Можно привесть до тысячи подобных песен, может быть, даже гораздо лучших. Все они благозвучны, душисты, разнообразны чрезвычайно. Везде новые краски, везде простота и невыразимая нежность чувств. Где же мысли в них коснулись религиозного, там они необыкновенно поэтически. Они не изумляются колоссальным созданиям вечного Творца: это изумление принадлежит уже ступившему на высшую ступень самопознания; но их вера так невинна, так трогательна, так непорочна, как непорочна душа младенца. Они обращаются к Богу, как дети к отцу; они вводят его часто в быт своей жизни с такою невинною простотою, что безыскусственное его изображение становится у них величественным в самой простоте своей. От этого самые обыкновенные предметы в песнях их облекаются невыразимою поэзией, чему еще более помогают остатки обрядов древней славянской мифологии, которые они покорили христианству. Часто тоскующая дева умоляет Бога, чтобы он засветил на небе восковую свечку, пока ее милый перебредет через реку Дунай. На всем печать чистого первоначального младенчества, стало быть и высокой поэзии. Изложение песней их, как женских, так и козацких, почти всегда драматическое – признак развития народного духа и деятельной, беспокойной жизни, долго обнимавшей народ. Песни их почти никогда не обращаются в описательные и не занимаются долго изображением природы.
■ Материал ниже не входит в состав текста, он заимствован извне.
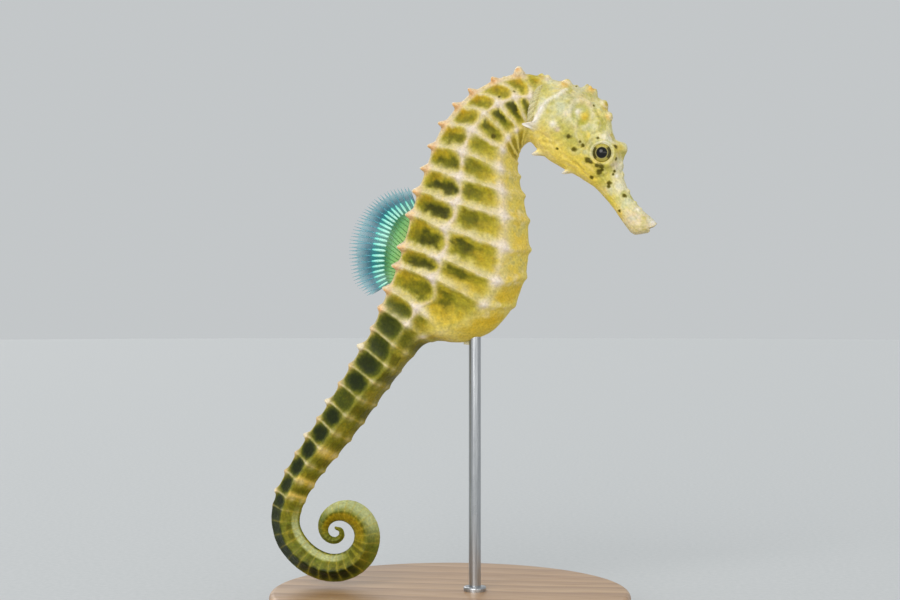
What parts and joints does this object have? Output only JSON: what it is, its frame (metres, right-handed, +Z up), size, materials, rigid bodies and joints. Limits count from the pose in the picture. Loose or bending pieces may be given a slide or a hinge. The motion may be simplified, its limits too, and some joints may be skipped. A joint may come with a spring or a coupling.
{
  "type": "seahorse",
  "caption": "Life-size still model of a seahorse with ringed body, bent head, back fin and curled tail, held upright on a round stand by one rod.",
  "frame": {"origin": "middle of the underside of the stand's round base", "axes": "+Z up, +X the way the animal faces, its right side towards -Y"},
  "size_m": [0.0785, 0.072, 0.1101],
  "materials": {
    "face_skin": "satin painted cast, pale cream yellow, of head, snout, crown and gill covers",
    "plate_skin": "satin painted cast, olive plates with cream ridges, of neck and trunk",
    "tail_skin": "satin painted cast, olive with dark squares, of the tail",
    "fin": "thin clear film with pale rays",
    "eye": "glossy glass-like eye, black pupil in an olive and pale ring",
    "stand_base": "dark stained wood, satin",
    "stand_rod": "brushed steel rod"
  },
  "bodies": {
    "root": {"snout": "face_skin", "head": "face_skin", "coronet": "face_skin", "eye_right": "eye", "eye_left": "eye", "gill_cover_right": "face_skin", "gill_cover_left": "face_skin", "pectoral_fin_right": "fin", "pectoral_fin_left": "fin", "neck": "plate_skin", "chest": "plate_skin", "belly": "plate_skin", "dorsal_fin": "fin", "anal_fin": "fin", "tail_base": "tail_skin", "tail_middle": "tail_skin", "tail_curl_outer": "tail_skin", "tail_curl_front": "tail_skin", "tail_curl_top": "tail_skin", "tail_tip": "tail_skin", "stand_base": "stand_base", "stand_rod": "stand_rod"}
  },
  "joints": []
}
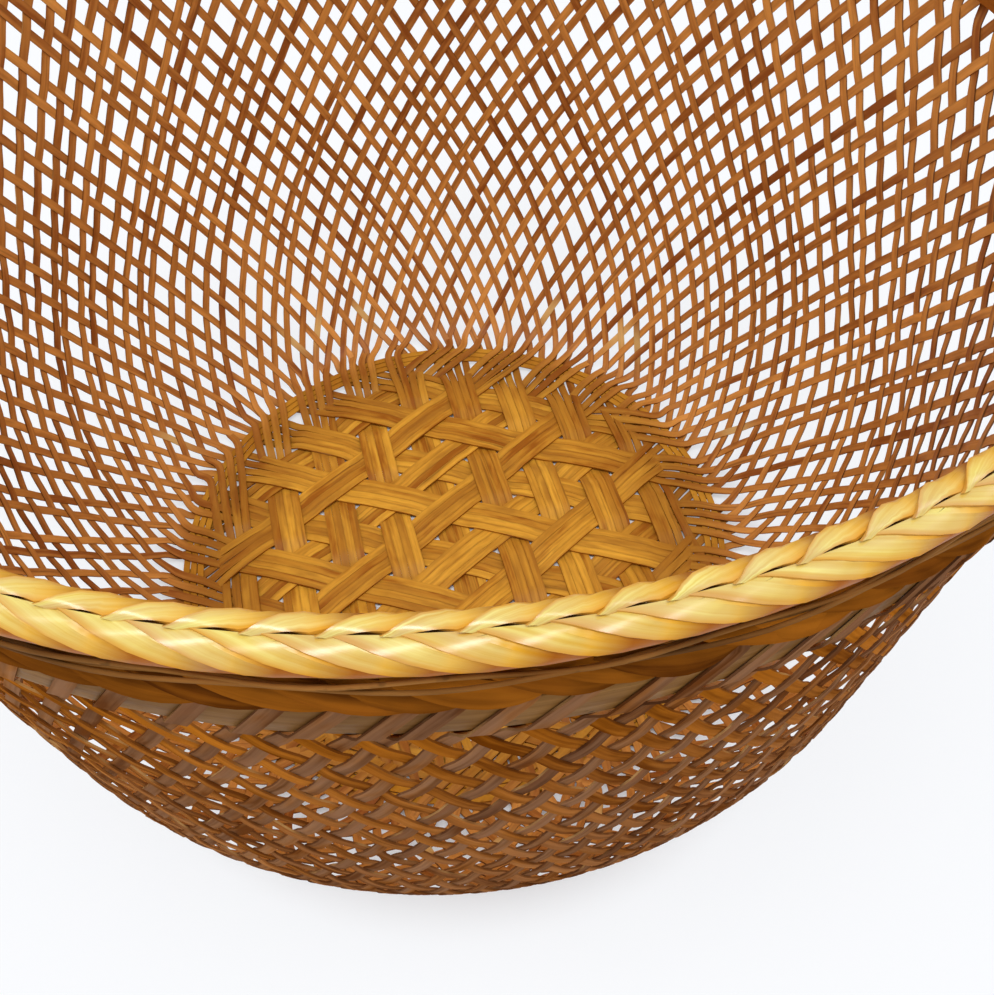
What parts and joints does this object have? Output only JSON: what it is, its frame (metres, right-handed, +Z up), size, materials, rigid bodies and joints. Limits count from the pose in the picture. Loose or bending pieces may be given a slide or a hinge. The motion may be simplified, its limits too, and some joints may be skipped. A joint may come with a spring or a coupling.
{
  "type": "bamboo basket",
  "caption": "Round open bamboo basket with a three-way woven base, a diagonal lattice wall, flat hoops, a braided border and a golden wrapped rim.",
  "frame": {"origin": "centre of the base, on the surface that the basket stands on", "axes": "+Z up through the open mouth; +X and +Y lie in the plane of the base, and the picture looks along +Y from above"},
  "size_m": [0.3292, 0.3292, 0.2191],
  "materials": {
    "base_bamboo": "satin",
    "wall_bamboo": "satin",
    "hoop_bamboo": "satin",
    "border_bamboo": "satin",
    "core_bamboo": "matte",
    "rim_bamboo": "gloss"
  },
  "bodies": {
    "root": {"base_strip_a_1": "base_bamboo", "base_strip_a_2": "base_bamboo", "base_strip_a_3": "base_bamboo", "base_strip_a_4": "base_bamboo", "base_strip_a_5": "base_bamboo", "base_strip_a_6": "base_bamboo", "base_strip_a_7": "base_bamboo", "base_strip_a_8": "base_bamboo", "base_strip_a_9": "base_bamboo", "base_strip_b_1": "base_bamboo", "base_strip_b_2": "base_bamboo", "base_strip_b_3": "base_bamboo", "base_strip_b_4": "base_bamboo", "base_strip_b_5": "base_bamboo", "base_strip_b_6": "base_bamboo", "base_strip_b_7": "base_bamboo", "base_strip_b_8": "base_bamboo", "base_strip_b_9": "base_bamboo", "base_strip_c_1": "base_bamboo", "base_strip_c_2": "base_bamboo", "base_strip_c_3": "base_bamboo", "base_strip_c_4": "base_bamboo", "base_strip_c_5": "base_bamboo", "base_strip_c_6": "base_bamboo", "base_strip_c_7": "base_bamboo", "base_strip_c_8": "base_bamboo", "base_strip_c_9": "base_bamboo", "base_ring": "base_bamboo", "woven_wall": "wall_bamboo", "outer_hoop": "hoop_bamboo", "inner_hoop": "hoop_bamboo", "border_braid": "border_bamboo", "rim_core": "core_bamboo", "rim_wrap": "rim_bamboo"}
  },
  "joints": []
}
Природа у них едва только скользит в куплете; но тем не менее черты ее так новы, тонки, резки, что представляют весь предмет: впрочем, к ним прибегают для того только, чтобы сильнее выразить чувства души, и потому явления природы послушно влекутся у них за явлениями чувства. То же самое у них представляется разом и во внешнем и во внутреннем мире. Часто вместо целого внешнего находится только одна резкая черта, одна часть его. В них нигде нельзя найти подобной фразы: был вечер; но вместо этого говорится то, что бывает вечером, напр<имер>
Шли коровы из дубровы, а овечки с поля.
Выплакала кари очи, край милого стоя.
Оттого весьма многие, не поняв, считали подобные обороты бессмыслицей. Чувство у них выражается вдруг, сильно, резко и никогда не охлаждается длинным периодом. Во многих песнях нет одной общей мысли, так что они походят на ряд куплетов, из которых каждый заключает в себе отдельную мысль. Иногда они кажутся совершенно беспорядочными, потому что сочиняются мгновенно, и так как взгляд народа жив, то обыкновенно те предметы, которые первые бросаются на глаза, первые помещаются и в песни. Но зато из этой пестрой кучи вышибаются такие куплеты, которые поражают самою очаровательною безотчетностью поэзии. Самая яркая и верная живопись и самая звонкая звучность слов разом соединяются в них. Песня сочиняется не с пером в руке, не на бумаге, не с строгим расчетом, но в вихре, в забвении, когда душа звучит и все члены, разрушая равнодушное, обыкновенное положение, становятся свободнее, руки вольно вскидываются на воздух и дикие волны веселья уносят его от всего. Это примечается даже в самых заунывных песнях, которых раздирающие звуки с болью касаются сердца. Они никогда не могли излиться из души человека в обыкновенном состоянии, при настоящем воззрении на предмет. Только тогда, когда вино перемешает и разрушит весь прозаический порядок мыслей, когда мысли непостижимо странно в разногласии звучат внутренним согласием, в таком-то разгуле, торжественном, больше нежели веселом, душа, к непостижимой загадке, изливается нестерпимо-унылыми звуками. Тогда прочь дума и бдение! Весь таинственный состав его требует звуков, одних звуков. Оттого поэзия в песнях неуловима, очаровательна, грациозна, как музыка. Поэзия мыслей более доступна каждому, нежели поэзия звуков, или, лучше сказать, поэзия поэзии. Ее один только избранный, один истинный в душе поэт понимает; и потому-то часто самая лучшая песня остается незамеченною, тогда как незавидная выигрывает своим содержанием.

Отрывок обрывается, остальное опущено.